News from campus and beyond

Alexandra Valdovinos ’25 seeks to bridge sustainability and Latino community

Alexandra Valdovinos ’25 speaks during The Purple Party, which was held April 15, 2023, as part of the launch of Clearly Furman, the university’s comprehensive campaign.

Last updated August 8, 2023

By Kelley Bruss

Classical music may not be the most obvious path toward sustainability science. But it’s the one that got Alexandra Valdovinos ’25 there.

And now she’s looking for ways to bring others along with her.

Valdovinos worked this summer at the Carl Sandburg Home National Historic Site through a fellowship funded by The Shi Institute for Sustainable Communities. In July, as part of her fellowship, she was the sole college student invited to present at a National Park Service educational webinar for Latino Conservation Week.
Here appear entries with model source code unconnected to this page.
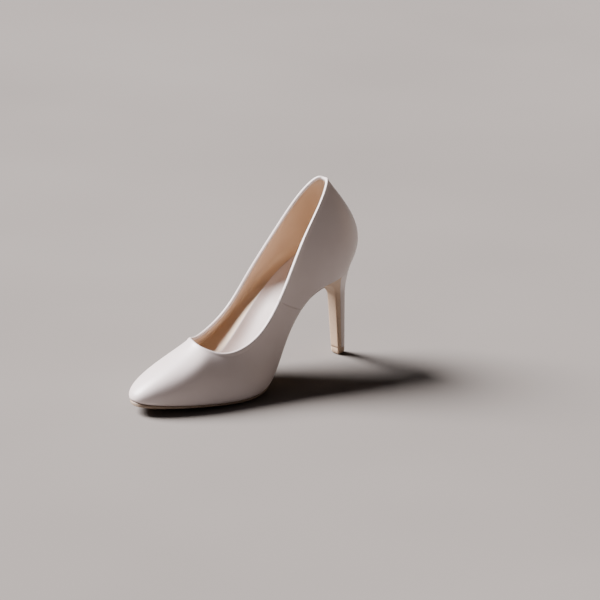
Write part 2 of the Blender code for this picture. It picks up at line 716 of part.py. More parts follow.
def make_heel_breast_cover(made):
    """The breast face and the front of both sides, in one piece around the two front corners."""
    turns = heel_turns()
    edge = COVER_EDGE - COVER_EDGE_GAP
    inner_side = np.concatenate([[edge], turns[(turns < edge) & (turns > 0)][::-1], [0]])
    across = np.linspace(1, -1, HEEL_ACROSS)[1:-1]
    grids = []
    for shrink in (0.0, HEEL_COVER):
        rows = [np.concatenate([heel_outline(inner_side, level, shrink),
                                breast_row(level, across, shrink),
                                heel_outline(1 - inner_side[::-1], level, shrink)])
                for level in range(heel_levels())]
        grids.append(np.stack(rows, 1))
    return slab("heel_breast_cover", *grids, made)


def make_top_piece(made):
    """The replaceable tip, with its tread edge rounded off."""
    turns = heel_turns()
    rings = []
    bevel_height, bevel = TOP_PIECE_BEVEL
    for z, shrink in ((0.0, bevel), (bevel_height, 0.0), (TOP_PIECE_HEIGHT, 0.0)):
        ring = stem_outline(STEM_LEVELS[0], turns, shrink)
        ring[:, 2] = z
        rings.append(ring)
    around = len(turns)
    faces = []
    for level in range(2):
        for k in range(around):
            here, there = level * around + k, level * around + (k + 1) % around
            faces.append((here, there, there + around, here + around))
    faces.append(tuple(range(around)))
    faces.append(tuple(range(2 * around, 3 * around)))
    return add_piece("top_piece", np.concatenate(rings), faces, made, smooth=False)


def stem_axis():
    """Foot and direction of the stem's centre line."""
    ends = []
    for z in (STEM_LEVELS[0], STEM_LEVELS[-1]):
        size = stem_size(z)
        ends.append(np.array([0.0, (size["front"] + size["back"]) / 2 - PIN_CLEARANCE, z]))
    direction = ends[1] - ends[0]
    return ends[0], direction / direction[2]


def make_heel_tube(made):
    foot, direction = stem_axis()
    angles = np.arange(ROUND_SIDES) * 2 * math.pi / ROUND_SIDES
    circle = np.stack([np.cos(angles), np.sin(angles), 0 * angles], 1)
    grids = []
    for radius in (TUBE_OUTER, TUBE_INNER):
        rings = [foot + direction * (z - foot[2]) + circle * radius for z in TUBE_ENDS]
        grids.append(np.stack(rings, 1))
    return slab("heel_tube", *grids, made, closed=True)


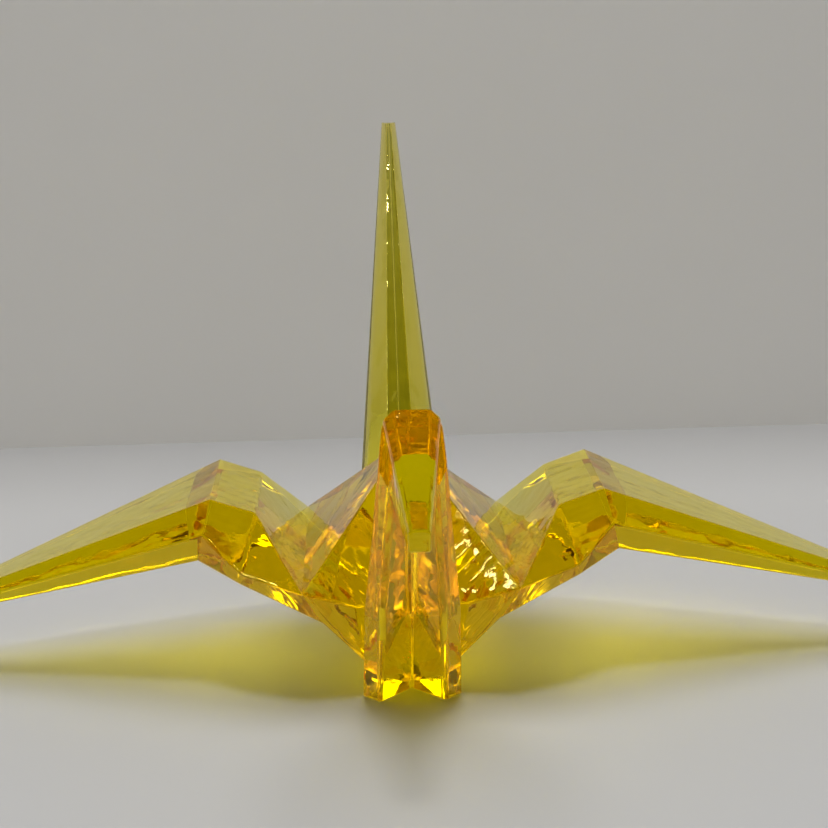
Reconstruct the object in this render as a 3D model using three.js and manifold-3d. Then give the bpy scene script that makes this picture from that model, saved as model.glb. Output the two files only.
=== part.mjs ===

“I think it’s important to take what I learn and apply it back home,” said Valdovinos, who grew up in East Flat Rock, Noth Carolina, just minutes from the Sandburg home.

She offered a personal, collegiate view on the importance of Latino conservation during a 15-minute presentation that was part of the Latino Conservation Week Environmental Education Webinar. Valdovinos also spoke about her decision to work with the National Park Service, explained how music led her into the world of sustainability and shared how Furman is helping her combine those fields with her passion for entrepreneurship.

“It definitely provided a very different perspective,” she said.

Valdovinos is concerned about “barriers that lie between sustainability science facts and the Latino community,” she said. She considers language the primary barrier, but location also can limit the spread of information. Her own grandparents, for example, live in an isolated part of Mexico and don’t have exposure to the ideas she’s encountering.

“Not everybody has access to that information,” she said.

Valdovinos, a first-generation college student, played both saxophone and flute in high school. She started her Furman career in the music education department but found that the practice required to work toward a major in the field was making her dislike what she had once loved.

She knew where her interests were directing her next. Since high school, Valdovinos had been aware of the waste associated with reeds used in instruments such as saxophones and clarinets.

One of Valdovinos’s slides

Serious musicians keep multiple reeds in use at a time and replace reeds frequently.

“And I’m just one musician out of probably millions in the world,” she said.

Before she even got to college, Valdovinos floated the idea of more sustainable reed to Colton Stewart, her band director at East Henderson High School.

“Definitely you’re on to something,” she remembers him telling her. “But I would wait until you get to Furman so you can really let it thrive.”

Stewart was on to something, too. In March of her first year at Furman, Valdovinos won Furman’s Paladin Pitch competition, sponsored by The Hill Institute for Innovation and Entrepreneurship.

With the help of the $10,000 award, she’s creating Monte Valle, a company that will make more sustainable reeds for clarinets and saxophones by sourcing the raw materials sustainably, developing a production model that uses those materials more efficiently and using packaging that is environmentally friendly.

Reeds are typically made of cane, but Valdovinos will be testing a type of bamboo, which is more sustainable and available domestically through a small business.

The first prototypes will be ready in the next few months. They’ll be tested by the band at East Henderson High in in East Flat Rock.

The Park Service webinar gave Valdovinos the chance to share her journey from music to conservation to entrepreneurship and, hopefully, inspire other Latinos to make similar connections in their own spaces.

Meanwhile, she can’t leave music behind entirely. While studying sustainability science and starting a small business, she still makes time to play flute and piccolo in the Paladin Regiment, Furman’s marching band, and in Symphonic Band.

“I work with all fields,” she said. “I’m not a person who likes to stay in one spot.”